▶ SUPPLIED INFORMATION
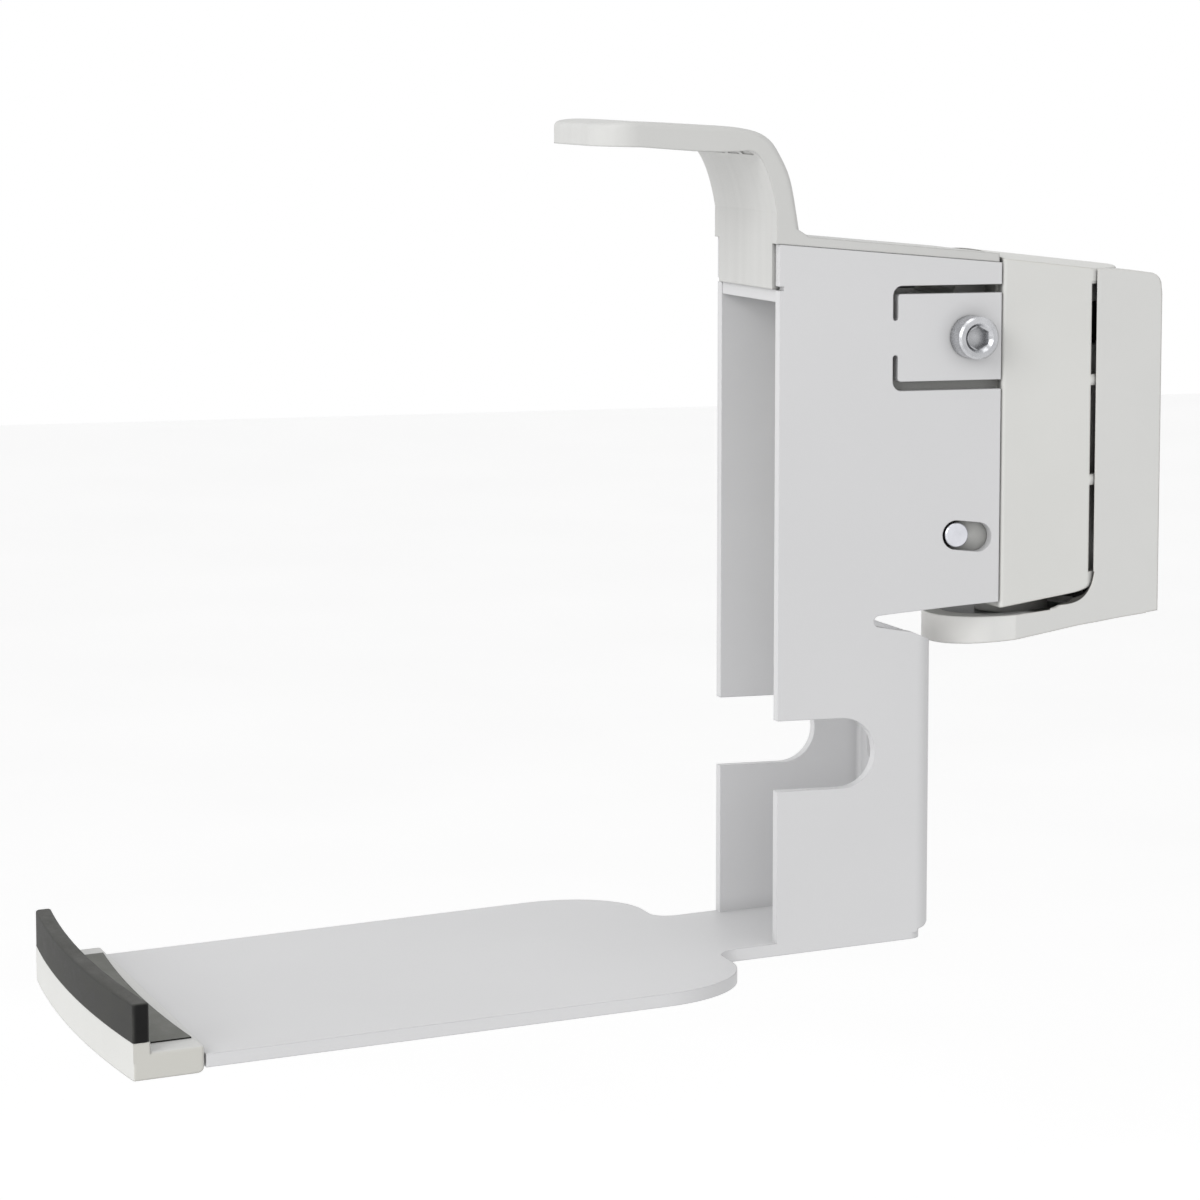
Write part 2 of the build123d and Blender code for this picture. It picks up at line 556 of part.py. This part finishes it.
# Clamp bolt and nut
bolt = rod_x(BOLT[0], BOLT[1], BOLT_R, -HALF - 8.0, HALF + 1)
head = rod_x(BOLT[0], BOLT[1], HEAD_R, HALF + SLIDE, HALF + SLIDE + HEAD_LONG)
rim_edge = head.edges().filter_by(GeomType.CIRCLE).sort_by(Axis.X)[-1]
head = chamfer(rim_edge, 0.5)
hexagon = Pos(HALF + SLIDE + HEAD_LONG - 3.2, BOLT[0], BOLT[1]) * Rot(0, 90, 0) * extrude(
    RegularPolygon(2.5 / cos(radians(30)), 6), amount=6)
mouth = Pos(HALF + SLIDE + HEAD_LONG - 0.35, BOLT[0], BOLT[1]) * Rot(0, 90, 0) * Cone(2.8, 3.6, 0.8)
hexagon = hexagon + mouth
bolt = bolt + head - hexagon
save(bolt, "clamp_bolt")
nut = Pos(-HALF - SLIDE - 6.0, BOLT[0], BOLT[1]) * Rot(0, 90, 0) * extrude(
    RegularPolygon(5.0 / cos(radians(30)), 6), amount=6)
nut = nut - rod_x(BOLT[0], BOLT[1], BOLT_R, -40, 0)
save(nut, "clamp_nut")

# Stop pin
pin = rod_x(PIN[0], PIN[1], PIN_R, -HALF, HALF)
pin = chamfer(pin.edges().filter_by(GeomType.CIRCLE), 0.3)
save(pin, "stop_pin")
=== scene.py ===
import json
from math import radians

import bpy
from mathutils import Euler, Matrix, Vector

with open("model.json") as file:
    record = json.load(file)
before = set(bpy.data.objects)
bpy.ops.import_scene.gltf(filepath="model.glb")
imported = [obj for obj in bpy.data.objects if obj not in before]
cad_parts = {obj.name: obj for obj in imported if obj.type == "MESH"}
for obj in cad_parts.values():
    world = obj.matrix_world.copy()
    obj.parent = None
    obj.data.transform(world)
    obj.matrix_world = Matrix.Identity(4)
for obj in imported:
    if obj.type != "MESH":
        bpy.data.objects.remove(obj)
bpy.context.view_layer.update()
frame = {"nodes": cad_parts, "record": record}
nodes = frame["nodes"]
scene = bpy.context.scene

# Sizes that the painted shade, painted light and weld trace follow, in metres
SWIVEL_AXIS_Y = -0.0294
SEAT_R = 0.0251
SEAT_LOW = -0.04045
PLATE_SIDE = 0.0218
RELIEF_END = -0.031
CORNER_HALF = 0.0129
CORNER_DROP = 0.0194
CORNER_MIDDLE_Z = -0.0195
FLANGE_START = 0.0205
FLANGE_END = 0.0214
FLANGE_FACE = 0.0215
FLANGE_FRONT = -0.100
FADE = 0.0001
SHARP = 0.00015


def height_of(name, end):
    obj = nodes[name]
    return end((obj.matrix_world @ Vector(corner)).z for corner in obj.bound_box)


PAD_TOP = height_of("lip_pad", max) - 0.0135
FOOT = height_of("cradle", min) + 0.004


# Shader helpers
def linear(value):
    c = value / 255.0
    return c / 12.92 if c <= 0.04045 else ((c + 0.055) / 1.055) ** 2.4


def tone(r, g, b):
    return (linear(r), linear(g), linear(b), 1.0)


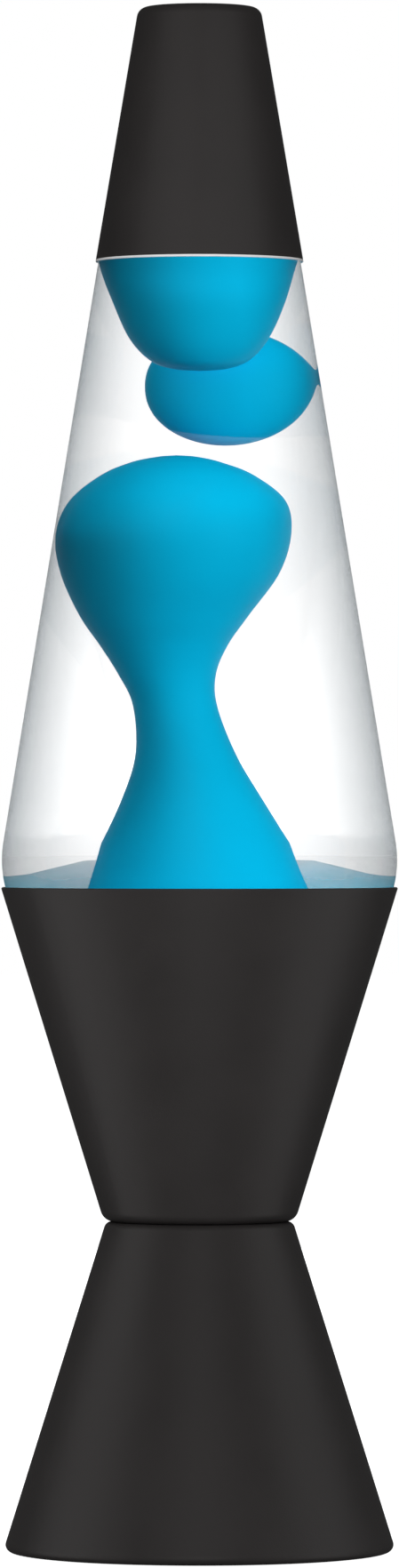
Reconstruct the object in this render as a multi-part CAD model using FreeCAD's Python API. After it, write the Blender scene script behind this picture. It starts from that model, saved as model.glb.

▶ EXERCISE BRIEF
Give again, word for word, the lines starting at the line that has "# Clamp bolt and nut" and ending at the line that has "bpy.data.objects.remove(obj)", with both of those lines included and nothing else.

▶ ANSWER TO THE TASK
# Clamp bolt and nut
bolt = rod_x(BOLT[0], BOLT[1], BOLT_R, -HALF - 8.0, HALF + 1)
head = rod_x(BOLT[0], BOLT[1], HEAD_R, HALF + SLIDE, HALF + SLIDE + HEAD_LONG)
rim_edge = head.edges().filter_by(GeomType.CIRCLE).sort_by(Axis.X)[-1]
head = chamfer(rim_edge, 0.5)
hexagon = Pos(HALF + SLIDE + HEAD_LONG - 3.2, BOLT[0], BOLT[1]) * Rot(0, 90, 0) * extrude(
    RegularPolygon(2.5 / cos(radians(30)), 6), amount=6)
mouth = Pos(HALF + SLIDE + HEAD_LONG - 0.35, BOLT[0], BOLT[1]) * Rot(0, 90, 0) * Cone(2.8, 3.6, 0.8)
hexagon = hexagon + mouth
bolt = bolt + head - hexagon
save(bolt, "clamp_bolt")
nut = Pos(-HALF - SLIDE - 6.0, BOLT[0], BOLT[1]) * Rot(0, 90, 0) * extrude(
    RegularPolygon(5.0 / cos(radians(30)), 6), amount=6)
nut = nut - rod_x(BOLT[0], BOLT[1], BOLT_R, -40, 0)
save(nut, "clamp_nut")

# Stop pin
pin = rod_x(PIN[0], PIN[1], PIN_R, -HALF, HALF)
pin = chamfer(pin.edges().filter_by(GeomType.CIRCLE), 0.3)
save(pin, "stop_pin")
=== scene.py ===
import json
from math import radians

import bpy
from mathutils import Euler, Matrix, Vector

with open("model.json") as file:
    record = json.load(file)
before = set(bpy.data.objects)
bpy.ops.import_scene.gltf(filepath="model.glb")
imported = [obj for obj in bpy.data.objects if obj not in before]
cad_parts = {obj.name: obj for obj in imported if obj.type == "MESH"}
for obj in cad_parts.values():
    world = obj.matrix_world.copy()
    obj.parent = None
    obj.data.transform(world)
    obj.matrix_world = Matrix.Identity(4)
for obj in imported:
    if obj.type != "MESH":
        bpy.data.objects.remove(obj)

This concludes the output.